• Given data

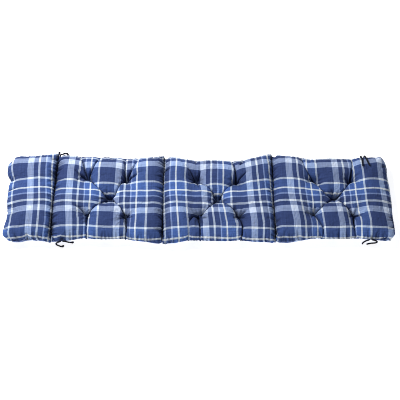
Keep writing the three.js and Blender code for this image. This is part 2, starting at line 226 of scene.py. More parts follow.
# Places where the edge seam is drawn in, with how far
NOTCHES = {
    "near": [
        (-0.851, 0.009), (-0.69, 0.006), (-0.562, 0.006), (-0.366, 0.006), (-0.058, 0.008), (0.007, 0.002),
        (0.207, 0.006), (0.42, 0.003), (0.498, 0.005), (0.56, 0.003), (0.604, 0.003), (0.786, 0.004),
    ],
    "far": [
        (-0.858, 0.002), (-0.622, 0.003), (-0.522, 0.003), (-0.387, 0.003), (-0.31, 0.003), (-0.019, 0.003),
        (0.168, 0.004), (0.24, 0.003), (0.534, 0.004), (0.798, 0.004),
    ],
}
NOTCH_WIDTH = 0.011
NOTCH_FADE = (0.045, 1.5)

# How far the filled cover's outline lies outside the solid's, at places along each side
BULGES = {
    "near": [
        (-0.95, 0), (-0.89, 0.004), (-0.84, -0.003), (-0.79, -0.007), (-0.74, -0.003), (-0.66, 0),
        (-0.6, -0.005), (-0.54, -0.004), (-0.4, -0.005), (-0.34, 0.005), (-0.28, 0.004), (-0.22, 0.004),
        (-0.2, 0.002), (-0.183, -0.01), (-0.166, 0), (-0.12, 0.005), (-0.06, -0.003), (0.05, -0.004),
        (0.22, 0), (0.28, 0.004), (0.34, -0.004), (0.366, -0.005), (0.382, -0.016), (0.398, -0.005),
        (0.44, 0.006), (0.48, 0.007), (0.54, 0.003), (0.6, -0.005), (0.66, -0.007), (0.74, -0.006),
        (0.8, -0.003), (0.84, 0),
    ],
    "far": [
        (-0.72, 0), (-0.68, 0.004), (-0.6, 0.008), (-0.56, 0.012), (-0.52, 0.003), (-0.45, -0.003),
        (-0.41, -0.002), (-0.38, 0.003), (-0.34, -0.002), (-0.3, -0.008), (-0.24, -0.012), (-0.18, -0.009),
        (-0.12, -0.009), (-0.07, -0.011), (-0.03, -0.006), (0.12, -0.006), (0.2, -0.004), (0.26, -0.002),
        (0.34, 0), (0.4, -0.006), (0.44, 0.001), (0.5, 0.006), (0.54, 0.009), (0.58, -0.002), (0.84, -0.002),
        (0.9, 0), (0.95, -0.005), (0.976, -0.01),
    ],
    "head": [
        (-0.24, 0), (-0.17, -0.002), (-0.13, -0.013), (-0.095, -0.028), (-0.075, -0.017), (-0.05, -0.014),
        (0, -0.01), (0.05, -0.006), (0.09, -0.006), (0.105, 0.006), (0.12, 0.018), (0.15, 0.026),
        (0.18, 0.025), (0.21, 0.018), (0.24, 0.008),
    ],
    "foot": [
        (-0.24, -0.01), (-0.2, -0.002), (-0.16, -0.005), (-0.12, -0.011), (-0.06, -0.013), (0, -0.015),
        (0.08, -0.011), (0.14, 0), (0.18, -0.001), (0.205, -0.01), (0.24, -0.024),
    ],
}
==
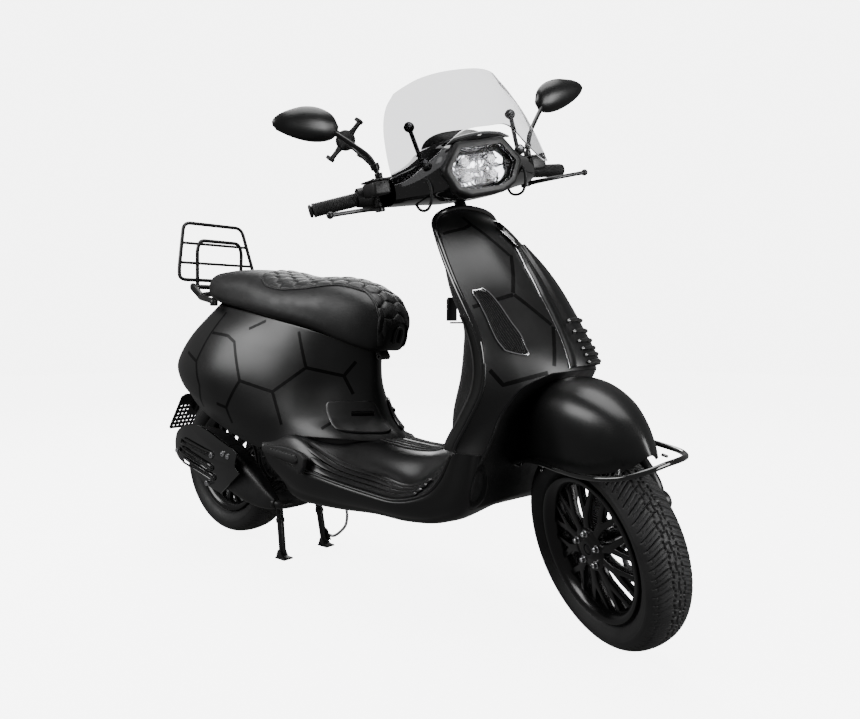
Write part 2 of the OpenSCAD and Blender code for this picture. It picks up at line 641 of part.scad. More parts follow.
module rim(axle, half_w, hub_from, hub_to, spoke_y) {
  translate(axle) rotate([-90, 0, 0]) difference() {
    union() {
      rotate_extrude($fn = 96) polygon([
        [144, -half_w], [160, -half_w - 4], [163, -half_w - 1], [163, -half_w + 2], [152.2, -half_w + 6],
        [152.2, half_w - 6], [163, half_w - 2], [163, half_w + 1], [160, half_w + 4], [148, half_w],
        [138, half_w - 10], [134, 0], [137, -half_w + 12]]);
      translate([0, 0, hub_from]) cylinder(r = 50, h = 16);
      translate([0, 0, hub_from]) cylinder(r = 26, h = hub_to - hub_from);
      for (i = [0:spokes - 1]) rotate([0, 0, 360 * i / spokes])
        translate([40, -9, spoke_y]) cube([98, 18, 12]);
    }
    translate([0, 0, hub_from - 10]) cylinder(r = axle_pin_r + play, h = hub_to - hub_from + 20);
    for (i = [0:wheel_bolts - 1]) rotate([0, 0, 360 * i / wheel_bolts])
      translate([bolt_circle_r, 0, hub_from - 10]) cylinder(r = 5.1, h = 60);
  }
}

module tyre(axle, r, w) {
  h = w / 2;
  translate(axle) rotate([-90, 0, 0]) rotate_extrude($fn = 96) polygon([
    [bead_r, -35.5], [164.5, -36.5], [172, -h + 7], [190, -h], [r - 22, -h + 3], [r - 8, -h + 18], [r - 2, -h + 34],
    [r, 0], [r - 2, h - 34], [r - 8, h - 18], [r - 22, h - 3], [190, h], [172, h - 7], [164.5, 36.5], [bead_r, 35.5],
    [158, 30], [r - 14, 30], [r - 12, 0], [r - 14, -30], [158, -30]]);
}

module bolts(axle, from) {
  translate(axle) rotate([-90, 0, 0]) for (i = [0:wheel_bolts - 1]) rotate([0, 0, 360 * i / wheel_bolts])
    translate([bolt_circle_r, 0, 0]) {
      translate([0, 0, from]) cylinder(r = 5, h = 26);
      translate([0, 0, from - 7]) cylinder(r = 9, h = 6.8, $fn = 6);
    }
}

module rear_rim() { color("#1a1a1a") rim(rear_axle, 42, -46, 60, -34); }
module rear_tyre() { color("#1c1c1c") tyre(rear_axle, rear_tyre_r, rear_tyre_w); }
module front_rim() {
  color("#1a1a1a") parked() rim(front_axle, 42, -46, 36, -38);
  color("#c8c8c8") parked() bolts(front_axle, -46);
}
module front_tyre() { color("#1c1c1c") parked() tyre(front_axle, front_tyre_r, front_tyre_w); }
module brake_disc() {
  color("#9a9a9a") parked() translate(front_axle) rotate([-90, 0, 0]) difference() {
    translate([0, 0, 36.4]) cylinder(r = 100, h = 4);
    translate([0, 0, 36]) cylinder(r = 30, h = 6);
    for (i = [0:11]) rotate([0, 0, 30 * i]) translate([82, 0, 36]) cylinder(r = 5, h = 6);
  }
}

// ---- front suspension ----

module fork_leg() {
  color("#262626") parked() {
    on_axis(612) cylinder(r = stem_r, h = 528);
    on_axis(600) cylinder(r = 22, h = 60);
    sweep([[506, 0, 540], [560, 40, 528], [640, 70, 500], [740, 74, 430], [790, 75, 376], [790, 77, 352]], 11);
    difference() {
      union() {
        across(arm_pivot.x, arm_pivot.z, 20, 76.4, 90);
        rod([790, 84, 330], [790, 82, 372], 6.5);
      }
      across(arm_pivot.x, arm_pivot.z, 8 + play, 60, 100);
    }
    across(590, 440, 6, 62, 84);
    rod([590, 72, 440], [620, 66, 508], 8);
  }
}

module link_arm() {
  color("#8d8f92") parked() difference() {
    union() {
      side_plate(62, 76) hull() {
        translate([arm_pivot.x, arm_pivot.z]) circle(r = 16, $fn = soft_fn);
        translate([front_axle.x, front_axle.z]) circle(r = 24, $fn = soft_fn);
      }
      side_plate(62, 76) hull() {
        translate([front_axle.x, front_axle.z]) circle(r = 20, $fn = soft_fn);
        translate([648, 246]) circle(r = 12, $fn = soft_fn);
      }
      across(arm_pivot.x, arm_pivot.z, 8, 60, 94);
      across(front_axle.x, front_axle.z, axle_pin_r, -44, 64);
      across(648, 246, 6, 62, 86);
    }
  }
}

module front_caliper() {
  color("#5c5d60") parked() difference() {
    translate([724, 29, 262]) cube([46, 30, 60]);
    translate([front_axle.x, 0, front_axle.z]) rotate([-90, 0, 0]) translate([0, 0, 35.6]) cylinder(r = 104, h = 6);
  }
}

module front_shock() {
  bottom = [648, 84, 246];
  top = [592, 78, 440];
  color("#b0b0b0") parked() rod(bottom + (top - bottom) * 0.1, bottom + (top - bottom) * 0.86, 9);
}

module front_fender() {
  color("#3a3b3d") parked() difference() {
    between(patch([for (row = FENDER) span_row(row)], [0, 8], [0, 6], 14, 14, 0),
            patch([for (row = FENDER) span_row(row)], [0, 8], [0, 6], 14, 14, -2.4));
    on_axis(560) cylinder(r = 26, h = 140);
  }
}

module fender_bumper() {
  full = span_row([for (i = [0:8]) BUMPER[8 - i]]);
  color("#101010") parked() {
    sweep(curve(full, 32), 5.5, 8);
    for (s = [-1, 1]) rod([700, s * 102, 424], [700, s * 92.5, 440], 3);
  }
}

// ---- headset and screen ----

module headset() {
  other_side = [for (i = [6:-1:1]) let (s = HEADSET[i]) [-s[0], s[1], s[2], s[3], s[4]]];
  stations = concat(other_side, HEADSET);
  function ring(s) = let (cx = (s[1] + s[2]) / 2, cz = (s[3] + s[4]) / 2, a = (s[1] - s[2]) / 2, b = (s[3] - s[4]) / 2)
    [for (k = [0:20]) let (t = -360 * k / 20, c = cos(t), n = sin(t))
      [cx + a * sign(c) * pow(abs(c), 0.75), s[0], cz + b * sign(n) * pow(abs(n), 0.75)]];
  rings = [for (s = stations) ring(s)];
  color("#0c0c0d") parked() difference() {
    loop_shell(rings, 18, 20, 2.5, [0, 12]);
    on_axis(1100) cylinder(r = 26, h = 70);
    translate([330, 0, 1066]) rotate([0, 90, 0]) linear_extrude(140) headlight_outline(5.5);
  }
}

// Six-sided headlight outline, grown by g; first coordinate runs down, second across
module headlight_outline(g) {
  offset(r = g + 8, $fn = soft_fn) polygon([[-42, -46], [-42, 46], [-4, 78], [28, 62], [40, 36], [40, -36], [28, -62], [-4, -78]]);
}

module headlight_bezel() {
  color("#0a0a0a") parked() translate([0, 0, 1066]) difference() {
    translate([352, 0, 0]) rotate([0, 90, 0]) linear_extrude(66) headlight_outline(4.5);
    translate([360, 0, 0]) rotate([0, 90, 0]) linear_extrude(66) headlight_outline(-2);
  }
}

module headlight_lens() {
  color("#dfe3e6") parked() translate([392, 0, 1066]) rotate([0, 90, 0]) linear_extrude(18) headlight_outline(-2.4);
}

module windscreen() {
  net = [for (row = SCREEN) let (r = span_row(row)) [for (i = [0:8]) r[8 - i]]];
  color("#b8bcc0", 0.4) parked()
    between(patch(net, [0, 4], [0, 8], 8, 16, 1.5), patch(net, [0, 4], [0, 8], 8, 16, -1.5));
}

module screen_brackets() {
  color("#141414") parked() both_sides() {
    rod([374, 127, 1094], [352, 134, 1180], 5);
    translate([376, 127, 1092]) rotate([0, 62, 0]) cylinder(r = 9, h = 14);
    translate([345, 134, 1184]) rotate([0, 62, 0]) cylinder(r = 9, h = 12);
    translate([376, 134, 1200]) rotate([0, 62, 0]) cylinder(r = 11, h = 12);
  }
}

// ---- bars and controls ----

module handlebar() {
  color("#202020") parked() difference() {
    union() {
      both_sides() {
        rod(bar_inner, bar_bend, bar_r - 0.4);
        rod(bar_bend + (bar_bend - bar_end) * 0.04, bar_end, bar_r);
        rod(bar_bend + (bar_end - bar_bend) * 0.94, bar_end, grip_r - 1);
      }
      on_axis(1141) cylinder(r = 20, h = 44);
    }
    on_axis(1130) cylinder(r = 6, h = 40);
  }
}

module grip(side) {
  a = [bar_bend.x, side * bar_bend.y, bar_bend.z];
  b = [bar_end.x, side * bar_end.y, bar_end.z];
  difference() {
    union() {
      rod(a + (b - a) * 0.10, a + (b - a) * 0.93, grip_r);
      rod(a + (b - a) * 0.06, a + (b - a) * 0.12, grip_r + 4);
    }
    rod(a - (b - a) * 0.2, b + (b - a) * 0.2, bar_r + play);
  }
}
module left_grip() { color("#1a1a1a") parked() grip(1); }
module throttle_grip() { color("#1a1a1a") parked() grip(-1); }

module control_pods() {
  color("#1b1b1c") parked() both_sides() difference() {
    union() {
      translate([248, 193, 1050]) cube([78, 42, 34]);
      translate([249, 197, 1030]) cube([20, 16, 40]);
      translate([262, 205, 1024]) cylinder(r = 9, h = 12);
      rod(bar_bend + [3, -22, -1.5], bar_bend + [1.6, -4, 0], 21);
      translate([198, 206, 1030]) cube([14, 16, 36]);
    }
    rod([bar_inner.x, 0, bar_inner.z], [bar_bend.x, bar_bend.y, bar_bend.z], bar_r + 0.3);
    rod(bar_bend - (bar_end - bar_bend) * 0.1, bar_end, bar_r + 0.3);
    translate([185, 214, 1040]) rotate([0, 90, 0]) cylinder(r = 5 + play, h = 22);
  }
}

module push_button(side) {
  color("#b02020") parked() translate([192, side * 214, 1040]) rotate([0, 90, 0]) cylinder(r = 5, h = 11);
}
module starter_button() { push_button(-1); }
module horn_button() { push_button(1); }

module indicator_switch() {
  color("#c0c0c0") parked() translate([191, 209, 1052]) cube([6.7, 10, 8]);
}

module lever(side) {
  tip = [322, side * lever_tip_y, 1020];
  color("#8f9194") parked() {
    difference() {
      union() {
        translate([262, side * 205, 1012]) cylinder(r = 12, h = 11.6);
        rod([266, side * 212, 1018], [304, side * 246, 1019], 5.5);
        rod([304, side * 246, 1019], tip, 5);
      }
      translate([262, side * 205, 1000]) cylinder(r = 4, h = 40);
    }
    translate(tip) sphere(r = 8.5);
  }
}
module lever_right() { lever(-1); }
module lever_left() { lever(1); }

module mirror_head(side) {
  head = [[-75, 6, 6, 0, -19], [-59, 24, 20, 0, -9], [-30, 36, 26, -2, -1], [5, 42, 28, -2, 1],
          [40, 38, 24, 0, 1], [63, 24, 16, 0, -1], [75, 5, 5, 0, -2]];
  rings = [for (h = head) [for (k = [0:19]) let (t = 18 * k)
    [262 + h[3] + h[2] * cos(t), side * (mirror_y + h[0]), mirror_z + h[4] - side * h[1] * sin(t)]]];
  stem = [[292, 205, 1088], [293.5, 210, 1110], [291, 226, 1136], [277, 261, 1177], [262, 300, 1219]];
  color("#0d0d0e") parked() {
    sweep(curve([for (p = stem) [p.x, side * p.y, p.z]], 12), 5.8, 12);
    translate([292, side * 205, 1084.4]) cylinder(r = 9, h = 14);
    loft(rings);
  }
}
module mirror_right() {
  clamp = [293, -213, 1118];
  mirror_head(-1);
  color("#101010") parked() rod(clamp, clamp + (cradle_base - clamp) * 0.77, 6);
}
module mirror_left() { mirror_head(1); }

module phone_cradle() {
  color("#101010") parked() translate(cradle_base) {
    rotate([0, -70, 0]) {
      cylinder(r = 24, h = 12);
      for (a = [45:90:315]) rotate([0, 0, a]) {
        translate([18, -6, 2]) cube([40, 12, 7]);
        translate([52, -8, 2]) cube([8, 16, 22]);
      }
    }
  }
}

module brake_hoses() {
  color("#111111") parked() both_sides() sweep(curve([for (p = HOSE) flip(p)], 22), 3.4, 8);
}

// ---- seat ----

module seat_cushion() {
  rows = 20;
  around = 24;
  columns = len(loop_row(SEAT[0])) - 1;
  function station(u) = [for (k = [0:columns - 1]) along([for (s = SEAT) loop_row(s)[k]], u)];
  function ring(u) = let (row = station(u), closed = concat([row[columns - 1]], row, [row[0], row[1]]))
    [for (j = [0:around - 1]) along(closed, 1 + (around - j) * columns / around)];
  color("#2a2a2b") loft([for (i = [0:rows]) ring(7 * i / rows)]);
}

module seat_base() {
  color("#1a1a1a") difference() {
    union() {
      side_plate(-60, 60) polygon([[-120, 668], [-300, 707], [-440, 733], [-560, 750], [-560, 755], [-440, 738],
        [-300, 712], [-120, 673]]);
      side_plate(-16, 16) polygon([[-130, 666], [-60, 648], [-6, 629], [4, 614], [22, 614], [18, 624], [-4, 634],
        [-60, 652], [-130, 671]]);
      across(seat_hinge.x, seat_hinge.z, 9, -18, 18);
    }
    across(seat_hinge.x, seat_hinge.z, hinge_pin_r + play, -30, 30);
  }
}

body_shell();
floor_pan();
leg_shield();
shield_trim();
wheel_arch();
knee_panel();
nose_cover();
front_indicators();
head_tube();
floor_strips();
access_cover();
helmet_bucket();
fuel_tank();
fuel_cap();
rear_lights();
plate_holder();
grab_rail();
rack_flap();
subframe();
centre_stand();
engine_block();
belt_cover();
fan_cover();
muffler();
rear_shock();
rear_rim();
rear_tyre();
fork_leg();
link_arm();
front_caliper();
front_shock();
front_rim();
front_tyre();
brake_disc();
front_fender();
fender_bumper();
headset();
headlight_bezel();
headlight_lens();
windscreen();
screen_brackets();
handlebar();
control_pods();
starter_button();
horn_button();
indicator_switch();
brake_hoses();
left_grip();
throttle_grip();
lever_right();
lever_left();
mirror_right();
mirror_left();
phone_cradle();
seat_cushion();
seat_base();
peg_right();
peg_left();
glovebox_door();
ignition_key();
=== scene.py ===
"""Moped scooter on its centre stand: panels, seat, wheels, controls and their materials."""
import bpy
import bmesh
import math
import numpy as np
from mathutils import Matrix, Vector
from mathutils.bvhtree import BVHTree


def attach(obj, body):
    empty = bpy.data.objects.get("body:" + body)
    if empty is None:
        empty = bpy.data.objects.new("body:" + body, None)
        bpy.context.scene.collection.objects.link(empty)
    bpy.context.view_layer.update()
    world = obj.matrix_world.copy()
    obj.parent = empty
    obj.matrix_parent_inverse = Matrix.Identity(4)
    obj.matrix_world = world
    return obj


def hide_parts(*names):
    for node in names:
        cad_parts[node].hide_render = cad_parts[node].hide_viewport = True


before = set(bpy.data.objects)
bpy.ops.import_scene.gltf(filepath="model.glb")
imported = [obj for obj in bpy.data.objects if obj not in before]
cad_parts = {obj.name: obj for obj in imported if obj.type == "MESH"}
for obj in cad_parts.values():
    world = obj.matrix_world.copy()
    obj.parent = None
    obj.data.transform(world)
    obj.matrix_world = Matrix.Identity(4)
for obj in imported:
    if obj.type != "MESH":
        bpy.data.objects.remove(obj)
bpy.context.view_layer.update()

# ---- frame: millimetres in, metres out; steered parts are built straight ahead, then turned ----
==
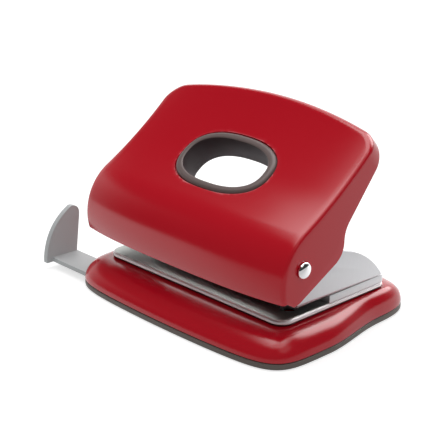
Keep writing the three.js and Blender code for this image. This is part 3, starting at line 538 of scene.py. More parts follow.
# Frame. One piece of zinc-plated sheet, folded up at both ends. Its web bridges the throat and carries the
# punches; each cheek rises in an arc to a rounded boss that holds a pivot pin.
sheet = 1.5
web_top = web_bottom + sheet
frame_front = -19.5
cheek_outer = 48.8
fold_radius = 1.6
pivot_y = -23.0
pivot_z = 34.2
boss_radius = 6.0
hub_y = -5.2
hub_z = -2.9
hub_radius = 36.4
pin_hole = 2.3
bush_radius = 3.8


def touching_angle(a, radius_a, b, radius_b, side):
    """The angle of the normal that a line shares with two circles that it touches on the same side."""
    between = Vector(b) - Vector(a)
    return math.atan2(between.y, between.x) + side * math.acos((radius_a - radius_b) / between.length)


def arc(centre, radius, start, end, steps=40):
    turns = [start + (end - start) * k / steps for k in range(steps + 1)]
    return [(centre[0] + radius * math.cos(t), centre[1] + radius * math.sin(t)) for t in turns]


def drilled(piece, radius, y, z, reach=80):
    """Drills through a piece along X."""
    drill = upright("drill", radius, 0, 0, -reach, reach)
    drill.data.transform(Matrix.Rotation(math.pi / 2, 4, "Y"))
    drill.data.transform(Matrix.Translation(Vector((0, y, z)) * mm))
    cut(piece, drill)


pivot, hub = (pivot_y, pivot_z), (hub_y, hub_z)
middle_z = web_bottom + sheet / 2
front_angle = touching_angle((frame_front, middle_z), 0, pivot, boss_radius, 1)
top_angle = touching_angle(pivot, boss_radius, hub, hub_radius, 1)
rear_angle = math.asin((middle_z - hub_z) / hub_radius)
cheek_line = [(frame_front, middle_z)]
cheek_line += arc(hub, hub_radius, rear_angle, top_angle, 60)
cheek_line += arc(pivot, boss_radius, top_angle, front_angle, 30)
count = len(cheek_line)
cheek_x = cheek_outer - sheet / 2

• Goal
Reproduce exactly, and only, the lines from the one that contains "body_shell();" down to the one that contains "bpy.data.objects.remove(obj)", both ends included.

• Full solution
body_shell();
floor_pan();
leg_shield();
shield_trim();
wheel_arch();
knee_panel();
nose_cover();
front_indicators();
head_tube();
floor_strips();
access_cover();
helmet_bucket();
fuel_tank();
fuel_cap();
rear_lights();
plate_holder();
grab_rail();
rack_flap();
subframe();
centre_stand();
engine_block();
belt_cover();
fan_cover();
muffler();
rear_shock();
rear_rim();
rear_tyre();
fork_leg();
link_arm();
front_caliper();
front_shock();
front_rim();
front_tyre();
brake_disc();
front_fender();
fender_bumper();
headset();
headlight_bezel();
headlight_lens();
windscreen();
screen_brackets();
handlebar();
control_pods();
starter_button();
horn_button();
indicator_switch();
brake_hoses();
left_grip();
throttle_grip();
lever_right();
lever_left();
mirror_right();
mirror_left();
phone_cradle();
seat_cushion();
seat_base();
peg_right();
peg_left();
glovebox_door();
ignition_key();
=== scene.py ===
"""Moped scooter on its centre stand: panels, seat, wheels, controls and their materials."""
import bpy
import bmesh
import math
import numpy as np
from mathutils import Matrix, Vector
from mathutils.bvhtree import BVHTree


def attach(obj, body):
    empty = bpy.data.objects.get("body:" + body)
    if empty is None:
        empty = bpy.data.objects.new("body:" + body, None)
        bpy.context.scene.collection.objects.link(empty)
    bpy.context.view_layer.update()
    world = obj.matrix_world.copy()
    obj.parent = empty
    obj.matrix_parent_inverse = Matrix.Identity(4)
    obj.matrix_world = world
    return obj


def hide_parts(*names):
    for node in names:
        cad_parts[node].hide_render = cad_parts[node].hide_viewport = True


before = set(bpy.data.objects)
bpy.ops.import_scene.gltf(filepath="model.glb")
imported = [obj for obj in bpy.data.objects if obj not in before]
cad_parts = {obj.name: obj for obj in imported if obj.type == "MESH"}
for obj in cad_parts.values():
    world = obj.matrix_world.copy()
    obj.parent = None
    obj.data.transform(world)
    obj.matrix_world = Matrix.Identity(4)
for obj in imported:
    if obj.type != "MESH":
        bpy.data.objects.remove(obj)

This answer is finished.